Будет ли притом такая или другая внешняя деятельность или никакой не будет – я не знаю. Да, в сущности, это и не важно. Если вы сильны, если в вас есть не только что-нибудь годное, но что-нибудь глубоко шевелящее других, оно не пропадет – такова экономия природы. Сила ваша, как капля дрожжей, непременно взволнует, заставит бродить все подвергнувшееся ее влиянию; ваши слова, дела, мысли займут свое место без особенных хлопот. Если же у вас нет такой силы или есть силы, не действующие на современного человека, и в этом нет большой беды ни для вас, ни для других. Что мы за вечные комедианты, за публичные мужчины! Мы живем не для того, чтоб занимать других, мы живем для себя. Большинство людей, всегда практическое, вовсе не печется о недостатке исторической деятельности.
Вместо того, чтоб уверять народы, что они страстно хотят того, что мы хотим, лучше было бы подумать, хотят ли они на сию минуту чего-нибудь, и, если хотят совсем другое, сосредоточиться, сойти с рынка, отойти с миром, не насилуя других и не тратя себя.
Может, это отрицательное действие будет началом новой жизни. Во всяком случае это будет добросовестный поступок.

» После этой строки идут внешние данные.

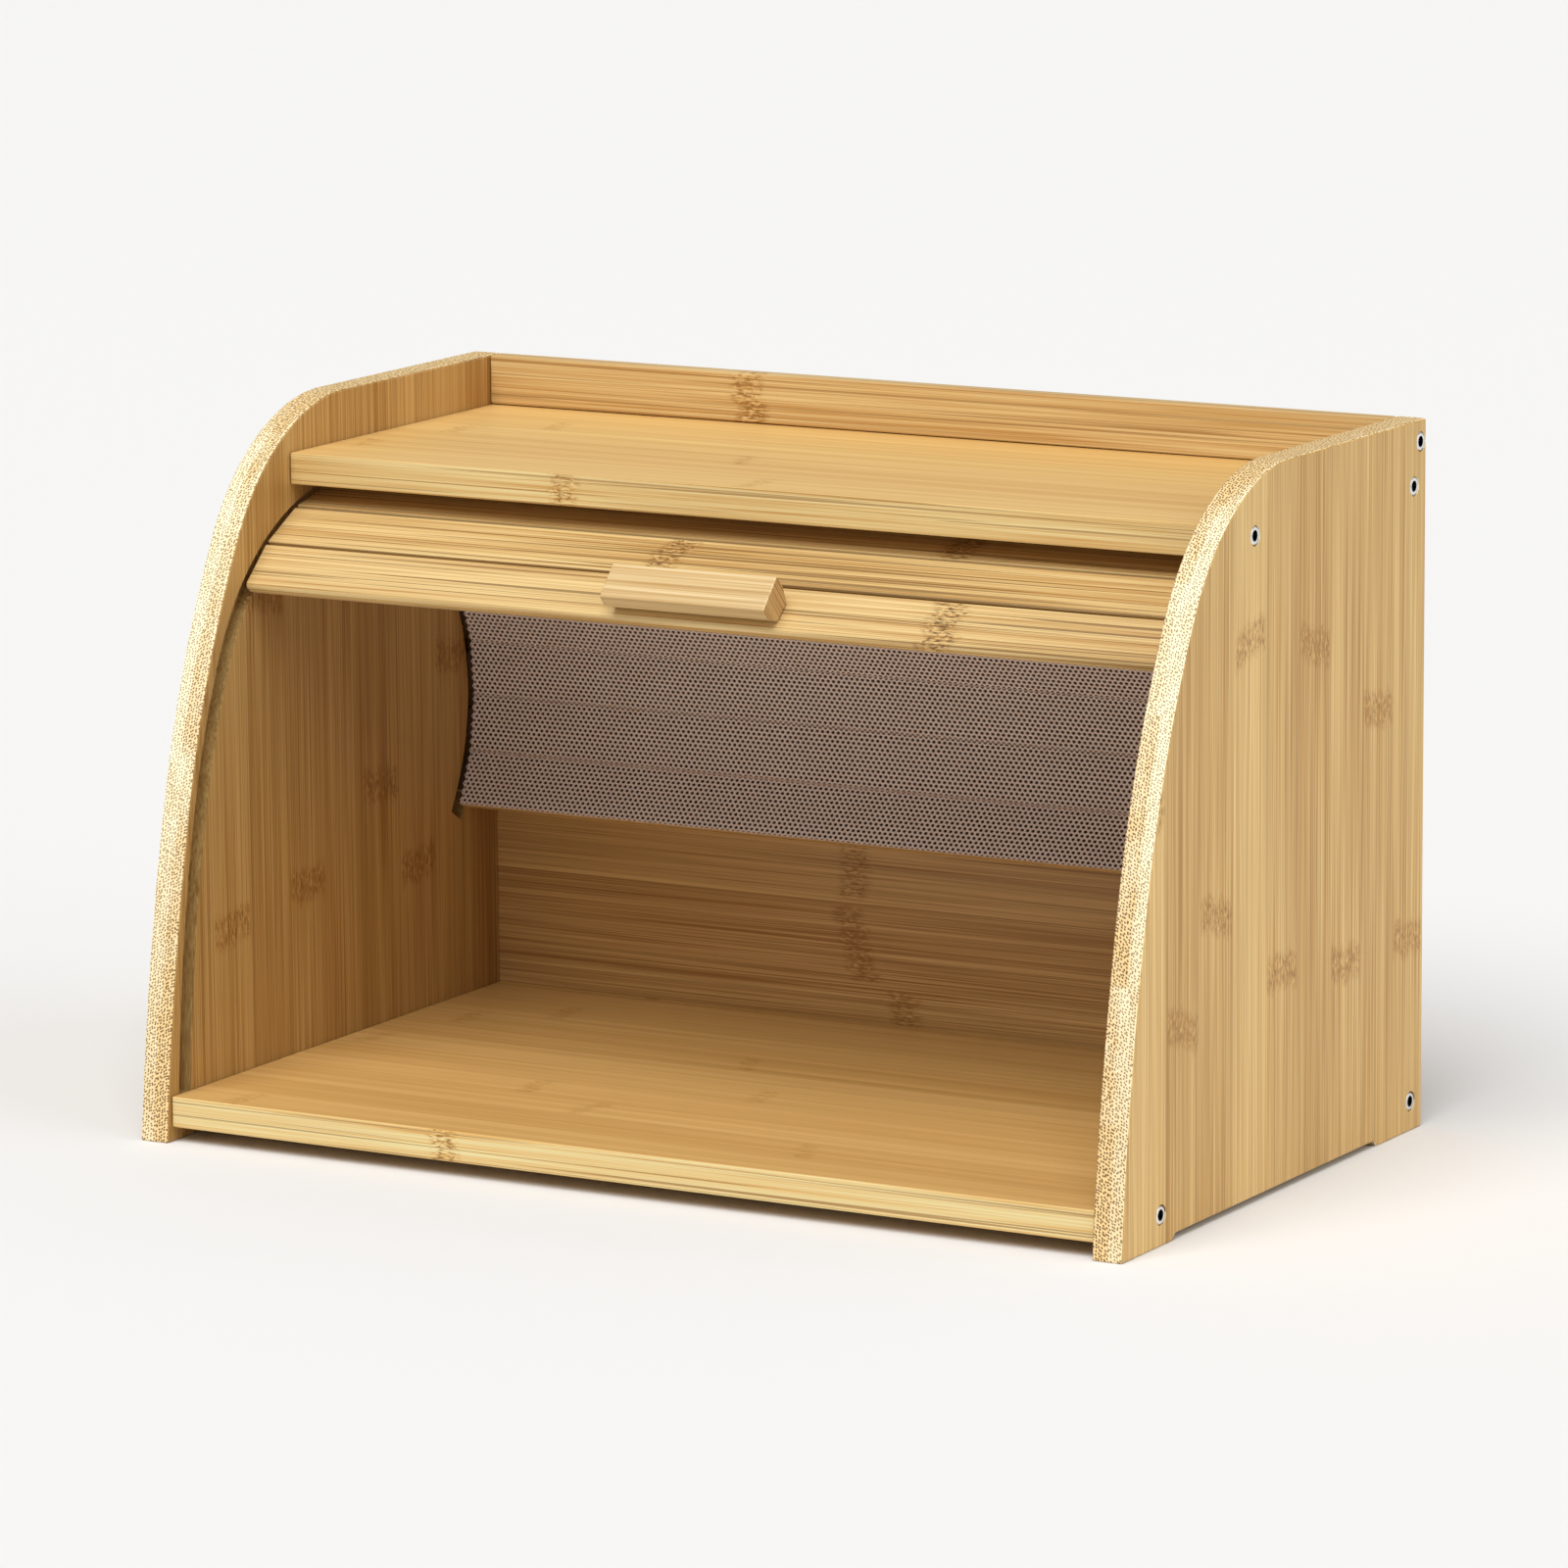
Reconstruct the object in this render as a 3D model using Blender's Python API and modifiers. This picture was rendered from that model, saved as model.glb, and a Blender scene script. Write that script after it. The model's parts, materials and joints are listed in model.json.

Париж, Hôtel Mirabeau, 3 апреля 1850 г.
У консерваторов есть глаза, только они не видят. Больше скептики, нежели апостол Фома, они трогают пальцем рану и не верят ей.
«Вот, – говорят они сами, – страшные успехи общественной гангрены, вот дух отрицания, веющий разложением, вот демон революции, потрясающий последние основы векового здания государственного… вы видите, мир наш разрушается, гибнет, увлекая с собой образование, учреждения, все выработанное им… смотрите, одна нога его уже в могиле».
И заключают потом: «Удвоимте же силу правительства войском, возвратимте людей к верованиям, которых у них нет, дело идет о спасении целого мира».
Спасать мир – воспоминаниями, насилием! Мир спасается «благою вестью», а не подогретой религией; он спасается словом, носящим в себе зародыш нового мира, а не воскресением из мертвых старого.
Упрямство, что ли, это с их стороны, недостаток понимания, или страх перед мрачным будущим смущает их до того, что они видят только то, что гибнет, привязаны только к прошедшему, опираются только на развалины или на стены, готовые рухнуться? Какой хаос, какой недостаток последовательности в понятиях современного человека!
По крайней мере в прошедшем было какое-нибудь единство, безумие было эпидемическое, и его мало замечали, весь свет был в заблуждении, были общие данные, большей частию нелепые, но принятые всеми. В наше время совсем не так; предрассудки римского мира рядом с предрассудками средних веков, евангелие и политическая экономия, Лойола и Вольтер, идеализм на словах, материализм на деле; отвлеченная риторическая нравственность и поведение, прямо противуположное ей. Эта разнородная масса понятий обживается в нашем уме без порядка. Достигнув совершеннолетия, мы слишком заняты, слишком ленивы, а может, и слишком трусы, чтоб подвергнуть строгому суду наши нравственные заповеди, – так дело и остается в сумерках.
Это смешение понятий нигде не идет дальше, как во Франции. Французы вообще лишены философского воспитания; они с большой проницательностию овладевают выводами, но овладевают ими односторонно, их выводы остаются разобщенными, без единства, их связывающего, даже без приведения их к одному уровню. Отсюда противуречия на каждом шагу. Отсюда необходимость, говоря с ними, возвращаться к давным-давно известным началам и повторять за новость истины, сказанные Спинозой или Бэконом.